When I learned about the young girl from Poplar Grove, it occurred to me that I might have had Kelli Moye in one of my classes that day. Whether I had or not, it all made a little more sense to me, having witnessed the chaotic atmosphere inside the school.
I wish I could say that overturning Roe v. Wade is the answer to the abortion tragedy. But no law can civilize the hearts of people in tiny farming hamlets such as Poplar Grove, let alone the more degenerate, larger urban centers. No law can make up for parents who marinate their children in our sex-drenched popular culture or refuse to shun their daughter when she decides to shack up with her boyfriend.
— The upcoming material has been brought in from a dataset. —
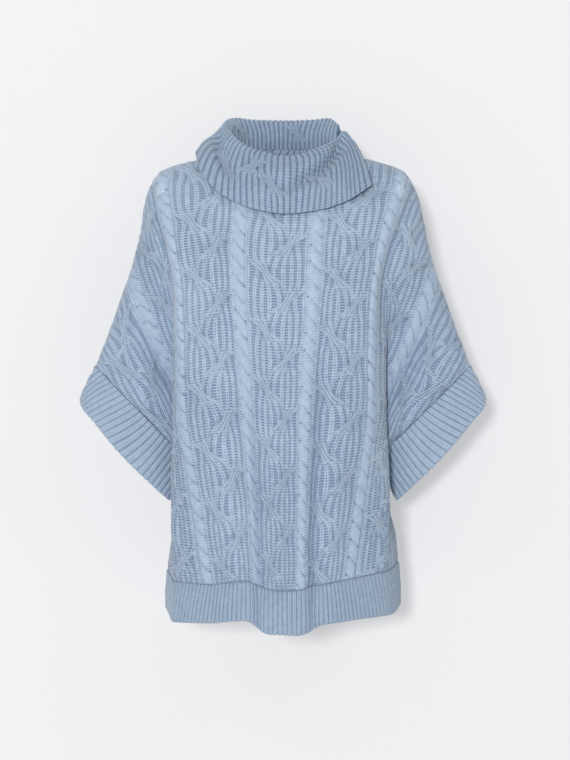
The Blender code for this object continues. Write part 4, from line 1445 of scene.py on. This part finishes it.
# ---- collar
@dataclass(frozen=True)
class Collar:
    """A ribbed strip that stands on the neck, folds over and hangs open at its slit.

    Its visible face is inside the stand and outside the flap.
    """

    name: str
    panels: tuple[Panel, Panel]
    finish: WoolFinish
    knit: RibKnit = RibKnit(rib_height=1.7, power=0.8, base=0.3, over_height=0.8, reach=19.0,
                            squeeze=0.45)
    ribs: int = 60
    per_rib: int = 8
    rows: int = 93
    wall: float = 3.5
    flat: tuple[float, float] = (0.62, 0.145)
    roll: float = 8.0  # height of the fold at the top
    stand_bow: float = 3.0
    flap_bow: float = 4.0
    flap_rise: float = 0.6  # of the bow's direction, upwards
    edge: Ramp = Ramp(0.0, 2.5, 0.75, least=0.25)  # share of the relief at the free edge
    end: Ramp = Ramp(0.0, 3.0, 0.6, least=0.4)  # and at the two ends over the slit

    def net(self) -> Array:
        """Give the collar's net: one row a place, from the neck seam to the free edge.

        Returns:
            Seven places a row.
        """
        rows = []
        for place in COLLAR_PLACES:
            panel = self.panels[0] if place.side is Side.FRONT else self.panels[1]
            seam = panel.cloth(np.array([float(place.across)]), np.array([0.0]))[0, 0]
            fold, edge = np.array(place.fold, float), np.array(place.edge, float)
            out = unit(fold * (1, 1, 0))
            before, after = fold - out * place.roll, fold + out * place.roll
            before[2] -= self.roll
            after[2] -= self.roll
            stand = 0.5 * (seam + before) - out * self.stand_bow
            flap = 0.5 * (after + edge) + (out + (0, 0, self.flap_rise)) * self.flap_bow
            rows.append((seam, stand, before, fold, after, flap, edge))
        return np.array(rows)

    def keys(self) -> Array:
        """Give how far along the fold each place lies."""
        return reach_along(column_of(COLLAR_PLACES, "fold"))

    def cloth(self, along: Array, course: Array) -> Array:
        """Give the grid of the visible face: smooth curves along the net, then over it.

        Args:
            along: distances along the fold.
            course: courses from the seam over the fold.

        Returns:
            Places in millimetres, one row a distance.
        """
        net = self.net()
        rings = through(self.keys(), net.reshape(len(net), -1), along)
        rings = np.swapaxes(rings.reshape(len(along), -1, 3), 0, 1)
        grid = through(COLLAR_COURSES, rings.reshape(len(rings), -1), course)
        return np.swapaxes(grid.reshape(len(course), len(along), 3), 0, 1)

    def relief(self, along: Array, course: Array) -> Relief:
        """Give the ribs with their crossings, each of which is moved onto a whole rib.

        Args:
            along: distances along the fold.
            course: courses.

        Returns:
            Relief of the collar.
        """
        pitch = self.keys()[-1] / self.ribs
        crossings = [(round(crossing.across / pitch) * RIB, course - crossing.down, crossing.lean)
                     for crossing in COLLAR_CROSSINGS]
        return self.knit.crossed(along * (RIB / pitch), crossings, 0.5)

    def build(self) -> bpy.types.Object:
        """Build the collar.

        Returns:
            The finished piece.
        """
        along = np.linspace(0.0, self.keys()[-1], self.ribs * self.per_rib + 1)
        course = np.linspace(0.0, COLLAR_COURSES[-1], self.rows)
        places = self.cloth(along, course)
        outward = normals(places, -1.0)
        wide, down = np.broadcast_arrays(along[:, None], course[None, :])
        places = places - outward * fold_depth(COLLAR_FOLDS, wide, down)[..., None]
        relief = self.relief(wide, down)
        edge = self.edge.at(COLLAR_COURSES[-1] - down)
        ends = self.end.at(np.minimum(wide, along[-1] - wide))
        relief.height = relief.height * edge * ends * unevenness(wide, down)
        outer, lining = two_faces(places, outward, relief, self.wall)
        way = unit(places[:, -1] - places[:, -2])
        outer[:, -1] += way * TIP * crest(relief.wale[:, -1:])
        wall = KnitWall(self.name, outer, lining, relief, down / STITCH, turned=True)
        return finished(wall, self.finish)


# ---- studio
@dataclass(frozen=True)
class Light:
    """A soft square light: where it stands, what it faces, its side and its power."""

    name: str
    place: Place
    target: Place
    side: float
    power: float


@dataclass(frozen=True)
class Studio:
    """A pale sweep behind and under the garment, soft lights and a level camera."""

    distance: float = 3.3
    height: float = -0.3225
    aside: float = 0.003
    view_height: float = 1.14
    sensor: float = 36.0
    sweep_back: float = 0.17
    sweep_floor: float = -1.5
    sweep_reach: float = 9.0
    bend: float = 0.55
    bend_points: int = 17
    pale: float = 0.45
    pale_blue: float = 1.012  # over red and green
    glow: float = 0.345
    glow_blue: float = 1.015
    surround: float = 0.40
    lights: tuple[Light, ...] = (
        Light("key", (-1.05, -8.0, 0.35), (0.0, 0.0, -0.3), 0.8, 425.0),
        Light("side", (-1.6, -1.8, 1.3), (0.0, 0.0, -0.2), 0.6, 4.0),
        Light("fill", (1.8, -2.2, 1.3), (0.0, 0.0, -0.2), 1.4, 5.5),
        Light("rear", (0.6, 2.4, 1.2), (0.0, 0.0, -0.3), 1.8, 80.0),
    )

    def sweep(self) -> None:
        """Build the sweep: a floor that turns up into a wall along a quarter circle.

        Its profile runs forward along the floor, round the bend and up the wall. From behind
        the wall lets the view through.
        """
        turn = np.linspace(0.0, np.pi / 2, self.bend_points)
        back, low = self.sweep_back, self.sweep_floor
        bend_y = back - self.bend + self.bend * np.sin(turn)
        bend_z = low + self.bend - self.bend * np.cos(turn)
        x = np.linspace(-self.sweep_reach, self.sweep_reach, 3)
        y = np.concatenate([[-self.sweep_reach], bend_y, [back]])
        z = np.concatenate([[low], bend_z, [self.sweep_reach]])
        grid = np.stack(np.broadcast_arrays(x[:, None], y, z), axis=-1)
        mesh = bpy.data.meshes.new("sweep")
        quads = grid_quads(len(x), len(y), 0, False)[:, ::-1]
        mesh.from_pydata(grid.reshape(-1, 3), [], quads.tolist())
        mesh.shade_smooth()
        mesh.materials.append(self.paper())
        sweep = stood("sweep", mesh)

    def paper(self) -> bpy.types.Material:
        """Build the sweep's matt paper, lit through from behind, and clear from its back.

        Returns:
            The material.
        """
        material = bpy.data.materials.new("paper")
        nodes = Nodes(material)
        tint = (self.pale, self.pale, self.pale * self.pale_blue, 1.0)
        matt = nodes.add("ShaderNodeBsdfDiffuse", {}, {"Color": tint})
        lit = nodes.add("ShaderNodeEmission", {}, {"Color": (1.0, 1.0, self.glow_blue, 1.0),
                                                   "Strength": self.glow})
        front = nodes.add("ShaderNodeAddShader", {}, {0: matt.outputs[0], 1: lit.outputs[0]})
        clear = nodes.add("ShaderNodeBsdfTransparent", {}, {})
        behind = nodes.add("ShaderNodeNewGeometry", {}, {}).outputs["Backfacing"]
        mixed = nodes.add("ShaderNodeMixShader", {}, {0: behind, 1: front.outputs[0],
                                                      2: clear.outputs[0]})
        nodes.add("ShaderNodeOutputMaterial", {}, {"Surface": mixed.outputs[0]})
        return material

    def lamp(self, light: Light) -> None:
        """Stand up one light.

        Args:
            light: its place, aim, side and power.
        """
        data = bpy.data.lights.new(light.name, "AREA")
        data.shape, data.size, data.energy = "SQUARE", light.side, light.power
        lamp = stood(light.name, data)
        lamp.location = light.place
        way = Vector(light.target) - Vector(light.place)
        lamp.rotation_euler = way.to_track_quat("-Z", "Y").to_euler()

    def sky(self) -> None:
        """Set an even pale surrounding."""
        world = bpy.data.worlds.new("surrounding")
        world.use_nodes = True
        background = world.node_tree.nodes["Background"]
        background.inputs["Color"].default_value = (1.0, 1.0, 1.0, 1.0)
        background.inputs["Strength"].default_value = self.surround
        bpy.context.scene.world = world

    def camera(self) -> None:
        """Stand up the level camera, whose view is `view_height` tall at the garment."""
        data = bpy.data.cameras.new("camera")
        data.sensor_width = self.sensor
        data.lens = self.sensor * self.distance / self.view_height
        camera = stood("camera", data)
        camera.location = (self.aside, -self.distance, self.height)
        camera.rotation_euler = (math.pi / 2, 0.0, 0.0)
        bpy.context.scene.camera = camera

    def build(self) -> None:
        """Set up the whole studio."""
        self.sweep()
        self.sky()
        for light in self.lights:
            self.lamp(light)
        self.camera()
        bpy.context.scene.view_settings.view_transform = "Standard"


# ---- the garment
@dataclass(frozen=True)
class Garment:
    """The whole sweater."""

    # Each deep colour is what painted shade and the yarn's random mottle and fuzz blend towards.
    cable_light: Colour = (0.450, 0.560, 0.686, 1.0)
    cable_deep: Colour = (0.140, 0.200, 0.300, 1.0)
    collar_light: Colour = (0.345, 0.441, 0.562, 1.0)
    rib_light: Colour = (0.362, 0.455, 0.568, 1.0)
    rib_deep: Colour = (0.115, 0.170, 0.260, 1.0)

    def build(self) -> list[bpy.types.Object]:
        """Build each piece in turn, and give them all.

        Returns:
            The pieces, in order.
        """
        cable = WoolFinish("cable", self.cable_light, self.cable_deep)
        rib = WoolFinish("rib", self.rib_light, self.rib_deep, loops=0.38, lines=0.28,
                         gutter=0.62)
        # the collar's wool, a darker tint than the cables'
        worn = WoolFinish("collar", self.collar_light, self.rib_deep, loops=0.75, lines=0.35,
                          gutter=0.48)
        front = Panel("front", Side.FRONT, FRONT_WALES, FRONT_FOLDS, FRONT_HEM, cable)
        back = Panel("back", Side.BACK, BACK_WALES, BACK_FOLDS, BACK_HEM, cable, rows=229)
        panels = (front, back)
        parts = (front, back, Collar("collar", panels, worn),
                 HemBand("hem_front", front, rib), HemBand("hem_back", back, rib),
                 Cuff("cuff_left", Arm.LEFT, panels, rib),
                 Cuff("cuff_right", Arm.RIGHT, panels, rib))
        return [part.build() for part in parts]


def main() -> None:
    """Build the studio and the garment, and report the pieces."""
    logging.basicConfig(level=logging.INFO)
    Studio().build()
    for piece in Garment().build():
        LOG.info("%s: %d faces", piece.name, len(piece.data.polygons))


if __name__ == "__main__":
    main()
Laws cannot counter the influence of 15 years of indoctrination in the degenerate public schools of America’s heartland—especially those with high test scores, low crime, and small class sizes, which make sure they “leave no child behind” when it comes to destroying their souls.
Although Kelli Moye will probably emerge from her cell in a year, Angelica Faith will remain consigned to the ground until the Last Day. May those who value her memory set their face like a flint against the culture, making sure they sharpen the arrows in their own quivers first.